» Given exercise: Copy every line that contains the string "Blender" from the entries below.

» Task material:
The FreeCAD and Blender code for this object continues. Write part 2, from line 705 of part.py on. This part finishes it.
...
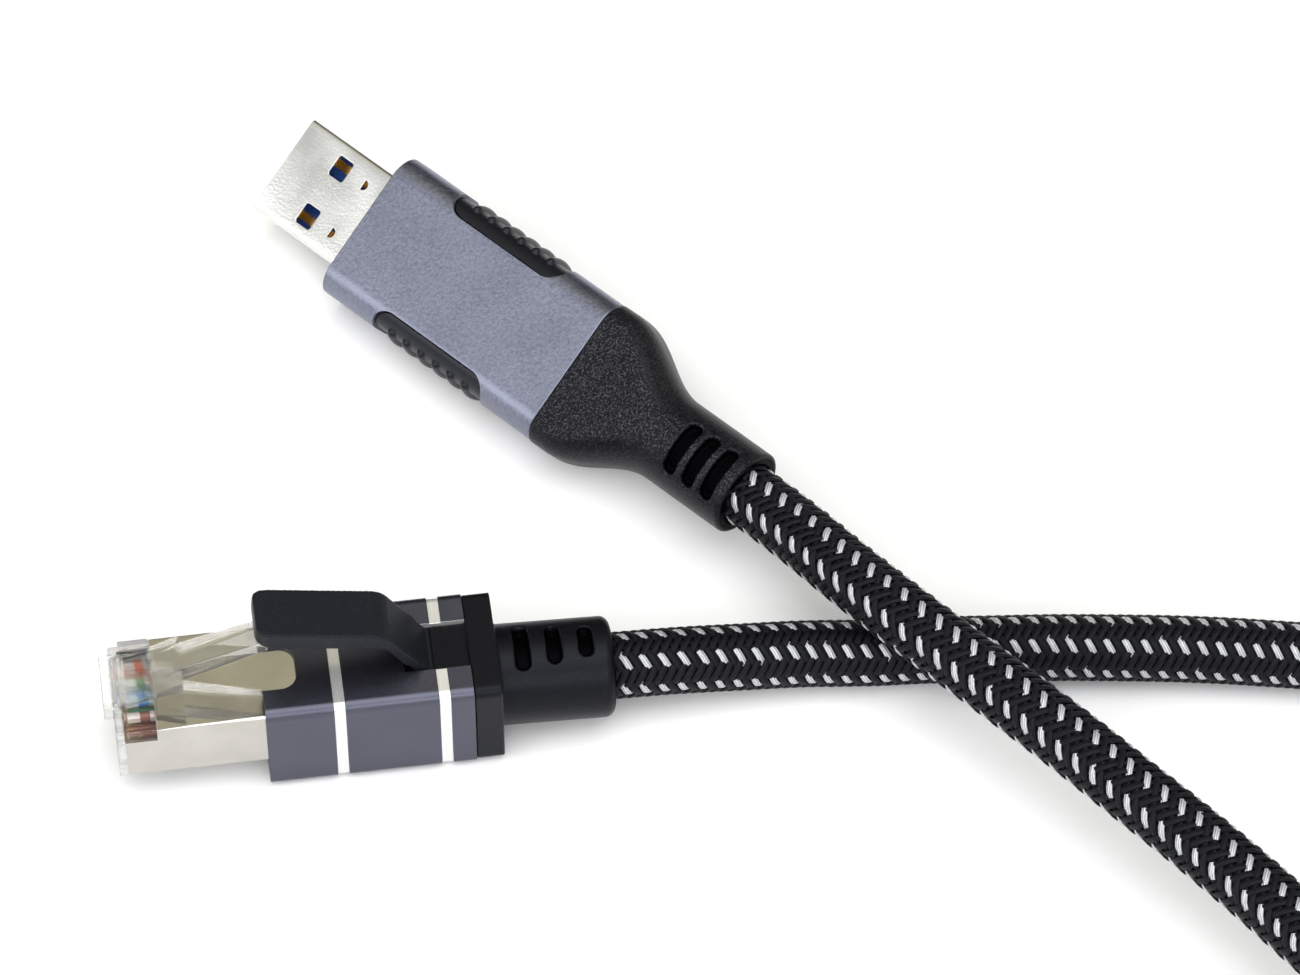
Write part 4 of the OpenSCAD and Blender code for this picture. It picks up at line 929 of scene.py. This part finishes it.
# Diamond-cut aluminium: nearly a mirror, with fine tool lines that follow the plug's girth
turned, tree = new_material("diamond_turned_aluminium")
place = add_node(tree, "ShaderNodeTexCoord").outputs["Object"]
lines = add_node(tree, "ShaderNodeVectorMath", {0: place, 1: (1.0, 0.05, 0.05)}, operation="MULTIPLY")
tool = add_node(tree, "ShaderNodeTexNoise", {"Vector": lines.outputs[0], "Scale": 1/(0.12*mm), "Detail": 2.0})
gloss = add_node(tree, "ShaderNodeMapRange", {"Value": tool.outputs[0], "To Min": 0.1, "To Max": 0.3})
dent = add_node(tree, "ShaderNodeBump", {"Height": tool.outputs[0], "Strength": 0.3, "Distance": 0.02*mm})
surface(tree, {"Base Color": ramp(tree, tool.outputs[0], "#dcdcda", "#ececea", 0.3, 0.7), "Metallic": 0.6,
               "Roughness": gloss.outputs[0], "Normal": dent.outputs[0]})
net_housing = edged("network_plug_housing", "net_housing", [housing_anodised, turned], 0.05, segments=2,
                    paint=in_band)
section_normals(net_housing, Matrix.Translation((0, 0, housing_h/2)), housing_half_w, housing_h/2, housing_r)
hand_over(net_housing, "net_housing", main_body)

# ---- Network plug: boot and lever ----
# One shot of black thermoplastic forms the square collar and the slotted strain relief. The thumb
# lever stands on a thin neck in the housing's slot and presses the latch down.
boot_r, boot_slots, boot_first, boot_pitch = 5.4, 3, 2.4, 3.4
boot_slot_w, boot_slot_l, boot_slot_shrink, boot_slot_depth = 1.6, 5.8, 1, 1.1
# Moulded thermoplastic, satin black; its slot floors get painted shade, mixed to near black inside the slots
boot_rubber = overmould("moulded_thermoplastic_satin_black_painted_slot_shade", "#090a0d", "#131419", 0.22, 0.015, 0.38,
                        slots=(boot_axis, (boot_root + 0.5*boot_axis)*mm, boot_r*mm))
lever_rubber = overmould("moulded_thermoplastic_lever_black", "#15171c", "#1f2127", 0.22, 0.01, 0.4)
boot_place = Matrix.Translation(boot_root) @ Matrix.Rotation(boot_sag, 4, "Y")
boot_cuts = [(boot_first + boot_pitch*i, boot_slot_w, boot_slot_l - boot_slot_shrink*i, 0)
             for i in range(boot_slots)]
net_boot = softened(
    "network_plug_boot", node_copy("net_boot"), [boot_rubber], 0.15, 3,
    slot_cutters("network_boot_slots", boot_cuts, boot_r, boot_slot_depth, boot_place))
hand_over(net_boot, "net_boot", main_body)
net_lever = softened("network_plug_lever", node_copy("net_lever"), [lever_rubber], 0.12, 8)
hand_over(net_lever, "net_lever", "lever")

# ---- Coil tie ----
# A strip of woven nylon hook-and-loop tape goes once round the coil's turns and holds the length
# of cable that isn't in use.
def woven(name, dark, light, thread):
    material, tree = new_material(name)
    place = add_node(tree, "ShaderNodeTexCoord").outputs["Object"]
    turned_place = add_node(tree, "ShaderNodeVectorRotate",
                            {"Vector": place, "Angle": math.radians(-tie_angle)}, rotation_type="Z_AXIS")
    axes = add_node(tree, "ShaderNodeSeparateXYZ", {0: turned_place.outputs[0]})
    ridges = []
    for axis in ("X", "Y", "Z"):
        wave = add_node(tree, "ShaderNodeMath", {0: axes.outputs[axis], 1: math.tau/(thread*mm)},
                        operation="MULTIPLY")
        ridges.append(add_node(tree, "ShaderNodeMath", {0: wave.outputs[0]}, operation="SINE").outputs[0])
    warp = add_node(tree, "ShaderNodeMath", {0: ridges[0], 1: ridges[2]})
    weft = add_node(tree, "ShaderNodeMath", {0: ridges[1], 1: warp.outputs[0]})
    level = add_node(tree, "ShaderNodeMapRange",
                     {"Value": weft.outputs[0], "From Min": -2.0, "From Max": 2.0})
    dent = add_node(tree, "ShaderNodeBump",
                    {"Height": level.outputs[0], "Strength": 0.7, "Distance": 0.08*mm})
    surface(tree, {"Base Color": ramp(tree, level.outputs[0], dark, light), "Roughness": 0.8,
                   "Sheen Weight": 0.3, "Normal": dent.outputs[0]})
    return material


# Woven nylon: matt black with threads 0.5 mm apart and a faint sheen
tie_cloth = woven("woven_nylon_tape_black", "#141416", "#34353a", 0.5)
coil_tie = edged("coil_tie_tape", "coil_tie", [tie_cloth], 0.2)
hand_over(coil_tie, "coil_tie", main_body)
* * *
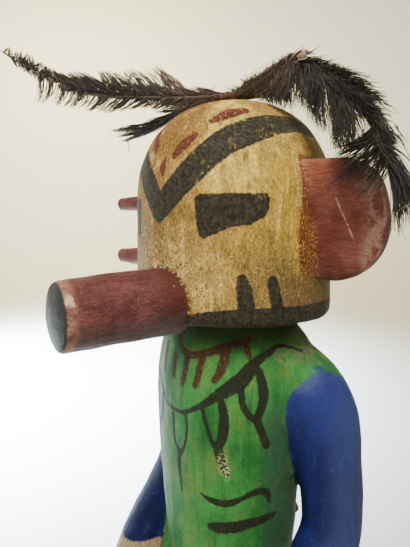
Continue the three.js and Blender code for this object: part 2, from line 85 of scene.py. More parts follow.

» Output of the task:
The FreeCAD and Blender code for this object continues. Write part 2, from line 705 of part.py on. This part finishes it.
Write part 4 of the OpenSCAD and Blender code for this picture. It picks up at line 929 of scene.py. This part finishes it.
Continue the three.js and Blender code for this object: part 2, from line 85 of scene.py. More parts follow.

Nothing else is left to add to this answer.